5.A quota group can’t be converted on the attribute of parent group\child group.

first create parent quota:

apiVersion: scheduling.sigs.k8s.io/v1alpha1
kind: ElasticQuota
metadata:
  name: quota-parent-example
  namespace: default
  labels:
    quota.scheduling.koordinator.sh/is-parent: true
spec:
  max:
    cpu: 40
    memory: 40Gi
  min:
    cpu: 10
    memory: 20Mi

then modify quota.scheduling.koordinator.sh/is-parent:false:

$ kubectl apply -f quota-parent-example.yaml
  elastic-quota-example_xb_parent.yaml": admission webhook "vquota.kb.io" denied the request: IsParent is forbidden modify now, quotaName:quota-parent-example

used > runtime revoke

We offer a config to control if quota’s used > runtime, we allow the scheduler to delete over-resource-used pod from low priority to high priority. you should follow the below config of koord-scheduler-config.yaml in helm.

apiVersion: v1
kind: ConfigMap
metadata:
  name: koord-scheduler-config
  namespace: {{ .Values.installation.namespace }}
data:
  koord-scheduler-config: |
    apiVersion: kubescheduler.config.k8s.io/v1beta2
    kind: KubeSchedulerConfiguration
    leaderElection:
      leaderElect: true
      resourceLock: leases
      resourceName: koord-scheduler
      resourceNamespace: {{ .Values.installation.namespace }}
    profiles:
      - pluginConfig:
        - name: ElasticQuota
          args:
            apiVersion: kubescheduler.config.k8s.io/v1beta2
            kind: ElasticQuotaArgs
            quotaGroupNamespace: {{ .Values.installation.namespace }}
            enableCheckParentQuota: true
            monitorAllQuotas: true
            revokePodInterval: 60s
            delayEvictTime: 300s
        plugins:
          queueSort:
            disabled:
              - name: "*"
            enabled:
              - name: Coscheduling
          preFilter:
            enabled:
              - name: NodeNUMAResource
              - name: DeviceShare
              - name: Reservation
              - name: Coscheduling
              - name: ElasticQuota
          filter:
              ...

enableCheckParentQuota check parentQuotaGroups’ used and runtime Quota.
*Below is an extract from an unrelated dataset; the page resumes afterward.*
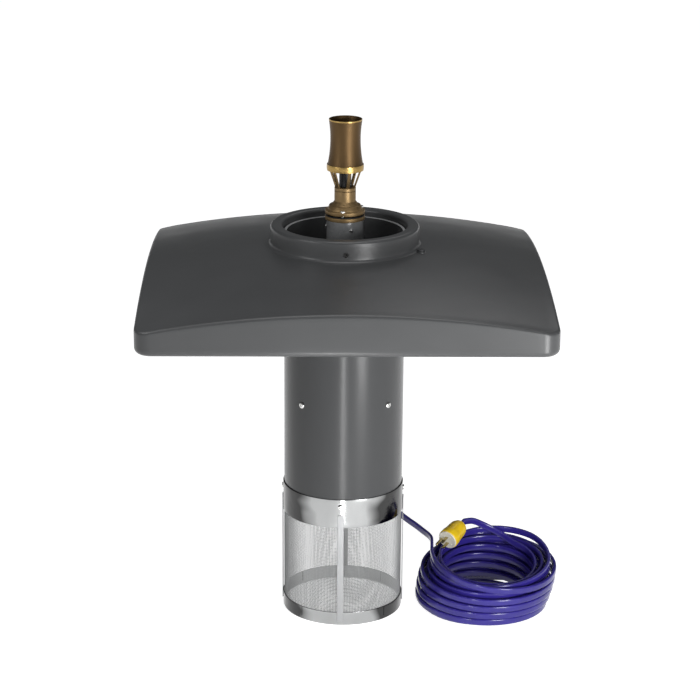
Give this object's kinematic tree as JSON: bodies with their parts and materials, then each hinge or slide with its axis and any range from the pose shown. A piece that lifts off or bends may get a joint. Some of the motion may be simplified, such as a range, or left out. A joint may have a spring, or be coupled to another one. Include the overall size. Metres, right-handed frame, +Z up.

Default is false.
monitorAllQuotas enable “used > runtime revoke” logic. Default is false.
revokePodInterval check loop time interval.
delayEvictTime when “used > runtime” continues over delayEvictTime will really trigger eviction.

To let scheduler can really delete the pod successfully, you should config the rbac/koord-scheduler.yaml as below in helm.

apiVersion: rbac.authorization.k8s.io/v1
kind: ClusterRole
metadata:
  name: koord-scheduler-role
rules:
{{- if semverCompare "<= 1.20-0" .Capabilities.KubeVersion.Version }}
- apiGroups:
  - ""
  resources:
  - namespaces
  verbs:
  - get
  - list
  - watch
{{- end }}
- apiGroups:
  - coordination.k8s.io
  resources:
  - leases
  verbs:
  - create
  - get
  - update
- apiGroups:
  - ""
  resources:
  - pods
  verbs:
  - patch
  - update
  - delete
- apiGroups:
  - ""
  resources:
  - pods/eviction
  verbs:
  - create
- apiGroups:
  ...

To prevent Pods from being revoked, you can add label quota.scheduling.koordinator.sh/preemptible: false to the Pod:

apiVersion: v1
kind: Pod
metadata:
  name: pod-example
  namespace: default
  labels:
    quota.scheduling.koordinator.sh/name: "quota-example"
    quota.scheduling.koordinator.sh/preemptible: false
spec:
...

In this case, the Pod is not allowed to use resources exceeding the Min. Since the “Min” resources are the guaranteed resources, the Pod will not be evicted.